A Guide To Diagnosing And Treating Common Dance Injuries
When these intrinsic and extrinsic factors intersect, they will be the recipe for injury. Although there are some factors in the extrinsic category that dancers may not have complete control of, they can modify many of the intrinsic factors. It is the job of the physician and physical therapist to educate all dancers, especially the youngest ones, so they can learn to manage their bodies more effectively.
An Overview Of Common Dermatological Issues For Dancers
Dermatological issues may appear minor in comparison to musculoskeletal issues but calluses and corns can be painful and debilitating to the dancer. Pressure can create a blister, corn or even a small ulcer on toes and joints. Wearing the pointe shoe or other tight dance shoes can be excruciating but the dancer is obliged to remain on stage, smiling and dancing. Floor burns, blisters or splinters can occur if dancing or walking around the studio barefoot.
Proper foot hygiene is important for the dancer. Regularly trimming nails and calluses will keep them from causing more pressures. Nail injuries are the norm due to the various techniques and shoe gear. Many dancers have dystrophic nail plates or develop infected nail grooves. Trimming and filing down nail thickness can help with excessive pressures in the dance shoes. Dancers can quickly and easily treat nail issues with great relief and minimal effort and downtime.

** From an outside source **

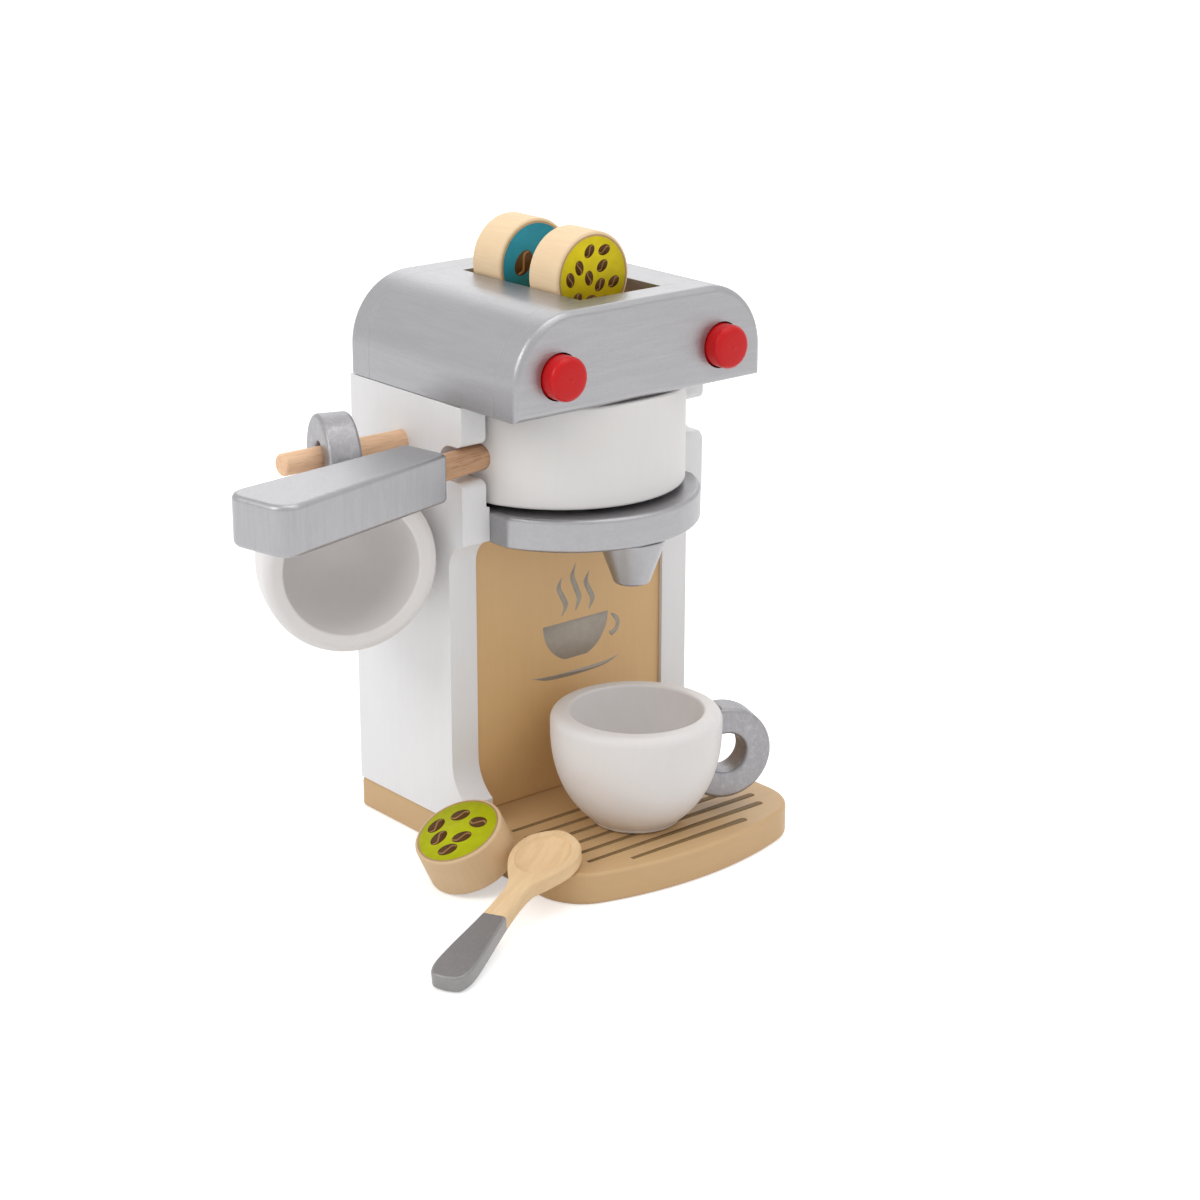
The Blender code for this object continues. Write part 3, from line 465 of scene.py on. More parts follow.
class Net:
    """Adds nodes to one tree and links them."""

    def __init__(self, tree: bpy.types.NodeTree) -> None:
        """Take over a tree.

        Args:
            tree: the node tree.
        """
        self.tree = tree

    def add(self, kind: str, **sockets: object) -> bpy.types.Node:
        """Add a node.

        Args:
            kind: the node's type.
            sockets: inputs by name, with _ for a space. An output socket is linked, anything else is a value.

        Returns:
            The node.
        """
        node = self.tree.nodes.new(kind)
        for name, value in sockets.items():
            self.feed(node.inputs[name.replace("_", " ")], value)
        return node

    def feed(self, socket: bpy.types.NodeSocket, value: object) -> None:
        """Link an output to a socket, or set the socket's value."""
        if isinstance(value, bpy.types.NodeSocket):
            self.tree.links.new(value, socket)
        else:
            socket.default_value = value

    def noise(
        self, vector: object, scale: object, detail: float = 3.0, rough: float = 0.55
    ) -> bpy.types.NodeSocket:
        """Return the value of a 3-D noise."""
        node = self.add("ShaderNodeTexNoise", Vector=vector, Scale=scale, Detail=detail, Roughness=rough)
        return node.outputs[0]

    def math(self, operation: str, first: object, second: object = 0.0) -> bpy.types.NodeSocket:
        """Return the result of a Math node."""
        node = self.tree.nodes.new("ShaderNodeMath")
        node.operation = operation
        self.feed(node.inputs[0], first)
        self.feed(node.inputs[1], second)
        return node.outputs[0]

    def span(
        self, value: object, low: float, high: float, to_low: float = 0.0, to_high: float = 1.0
    ) -> bpy.types.NodeSocket:
        """Return a value mapped from one range to another, held inside it."""
        node = self.tree.nodes.new("ShaderNodeMapRange")
        for socket, number in zip(node.inputs, (value, low, high, to_low, to_high)):
            self.feed(socket, number)
        return node.outputs[0]

    def mix(self, share: object, first: object, second: object) -> bpy.types.NodeSocket:
        """Return a mix of two colours."""
        node = self.tree.nodes.new("ShaderNodeMix")
        node.data_type = "RGBA"
        self.feed(node.inputs[0], share)
        self.feed(node.inputs[6], first)
        self.feed(node.inputs[7], second)
        return node.outputs[2]

    def bump(
        self, height: object, strength: float, normal: object = None, distance: float = RELIEF
    ) -> bpy.types.NodeSocket:
        """Return the normal of a relief."""
        node = self.add("ShaderNodeBump", Height=height, Strength=strength, Distance=distance)
        if normal is not None:
            self.feed(node.inputs["Normal"], normal)
        return node.outputs[0]

    def seen(self) -> bpy.types.NodeSocket:
        """Return 1 for the camera's rays, also by way of a mirror or a clear pane, and 0 for others."""
        path = self.add("ShaderNodeLightPath")
        seen = self.math("MAXIMUM", path.outputs["Is Camera Ray"], path.outputs["Is Glossy Ray"])
        return self.math("MAXIMUM", seen, path.outputs["Is Transmission Ray"])

    def effect(self, kind: Effect, *values: object) -> bpy.types.NodeOutputs:
        """Add a shared group.

        Args:
            kind: which effect.
            values: the vector and the group's own numbers, in the order of its inputs.

        Returns:
            The group's outputs.
        """
        node = self.add("ShaderNodeGroup")
        node.node_tree = effect(kind)
        for socket, value in zip(node.inputs, values, strict=True):
            self.feed(socket, value)
        return node.outputs


def effect(kind: Effect) -> bpy.types.NodeTree:
    """Return a shared shader group, and build it the first time.

    Args:
        kind: which effect.

    Returns:
        The node group.
    """
    if kind.value in bpy.data.node_groups:
        return bpy.data.node_groups[kind.value]
    group = bpy.data.node_groups.new(kind.value, "ShaderNodeTree")
    inputs = {
        Effect.GRAIN: (("Fine Scale", 1400.0), ("Broad Scale", 160.0)),
        Effect.PEEL: (("Peel Scale", 1500.0), ("Mottle Scale", 60.0)),
        Effect.FLECKS: (("Scale", 500.0), ("Amount", 0.3)),
        Effect.RUB: (("Scale", 220.0), ("Amount", 0.5)),
    }[kind]
    outputs = {
        Effect.GRAIN: ("Tone", "Relief"),
        Effect.PEEL: ("Mottle", "Relief"),
        Effect.FLECKS: ("Fleck",),
        Effect.RUB: ("Mask",),
    }[kind]
    group.interface.new_socket("Vector", in_out="INPUT", socket_type="NodeSocketVector")
    for name, value in inputs:
        socket = group.interface.new_socket(name, in_out="INPUT", socket_type="NodeSocketFloat")
        socket.default_value = value
    for name in outputs:
        group.interface.new_socket(name, in_out="OUTPUT", socket_type="NodeSocketFloat")
    net = Net(group)
    given = group.nodes.new("NodeGroupInput").outputs
    ends = group.nodes.new("NodeGroupOutput").inputs
    if kind is Effect.GRAIN:
        fine = net.noise(given["Vector"], given["Fine Scale"], 5.0, 0.7)
        broad = net.noise(given["Vector"], given["Broad Scale"], 3.0, 0.55)
        rings = net.math("SINE", net.math("MULTIPLY", broad, 38.0))
        tone = net.math("ADD", net.math("MULTIPLY", fine, 0.7), net.math("MULTIPLY", rings, 0.12))
        net.feed(ends["Tone"], net.span(tone, 0.2, 0.55))
        net.feed(ends["Relief"], net.span(fine, 0.3, 0.7))
    elif kind is Effect.PEEL:
        net.feed(ends["Mottle"], net.span(net.noise(given["Vector"], given["Mottle Scale"], 4.0), 0.3, 0.7))
        net.feed(ends["Relief"], net.noise(given["Vector"], given["Peel Scale"], 2.0, 0.4))
    elif kind is Effect.FLECKS:
        cells = net.add("ShaderNodeTexVoronoi", Vector=given["Vector"], Scale=given["Scale"])
        small = net.math("LESS_THAN", cells.outputs["Distance"], given["Amount"])
        net.feed(ends["Fleck"], small)
    else:
        rub = net.noise(given["Vector"], given["Scale"], 6.0, 0.65)
        net.feed(ends["Mask"], net.math("MULTIPLY", net.span(rub, 0.5, 0.75), given["Amount"]))
    return group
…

Addressing Posterior Ankle Issues
Eighty-five percent of all dancers will have a musculoskeletal injury during their career with over 50 percent of these injuries occurring in the foot or ankle.2 Typically, the majority of all lower extremity injuries will be overuse in nature although the ankle sprain is one of the most common traumatic dance injuries.
Posterior ankle issues may include os trigonum impingement syndrome; an irregular posterior process of the talus causing impingement; posterior synovitis of the ankle and/or subtalar joint capsule; Achilles tendonitis and/or retrocalcaneal bursitis.
Although the Achilles and bursa issues are less common, they can still occur in the dancer. They may be precipitated by a change in shoe gear, choreography with more jumping or varied footwork, or deeper plié type movements, which will really challenge the tendon and bursa. Similar to treatment for our typical patients, the use of a higher heel can help alleviate pain and adding a small lift for dance shoes may be beneficial as well.
Other conditions on the posterior side will induce pain when the dancer is in the en pointe position (plantarflexed). The tissues can get impinged and cause trouble with any of the posterior structures. True synovitis and thickening of the posterior capsules of the ankle and/or subtalar joints are very common. From the constant and extreme deep stretching of the posterior tissues, an unusual thickening of the posterior capsular tissues may occur. The joint fluid becomes inflamed and the excessive tissues can protrude slightly. This causes the joints to not articulate properly, leading the dancer to report having a “jammed” and/or “full” feeling in the posterior ankle. She may also say that it feels like the ankle needs to be “popped” or adjusted.
Os trigonum impingement has similar symptoms. If one decides that os trigonum impingement is the only issue occurring and conservative therapy fails, excision may be the best option but the clinician should time this appropriately in such a way as to minimize downtime for class schedules, rehearsals or performances.
Getting To The Bottom Of Anterior Ankle And Foot Dilemmas
Anterior ankle and foot issues may include anterior ankle joint impingement syndrome; anterior ankle bone spurs; tibial stress fracture; or anterior tendon and ligament pathology.
These injuries are painful when the dancer is in plié positions (dorsiflexed). The anterior ankle capsule can show signs of synovitis similar to the posterior conditions and this may occur concurrently. The dancer may develop a small lipping or spurring in the anterior ankle. This more typically occurs in a mature or retired dancer.
A less common injury is the tibial stress fracture, which may be ongoing and undertreated for too long. This injury can lead to the dreaded “black line” so an involved fracture and a lengthy treatment course may ensue.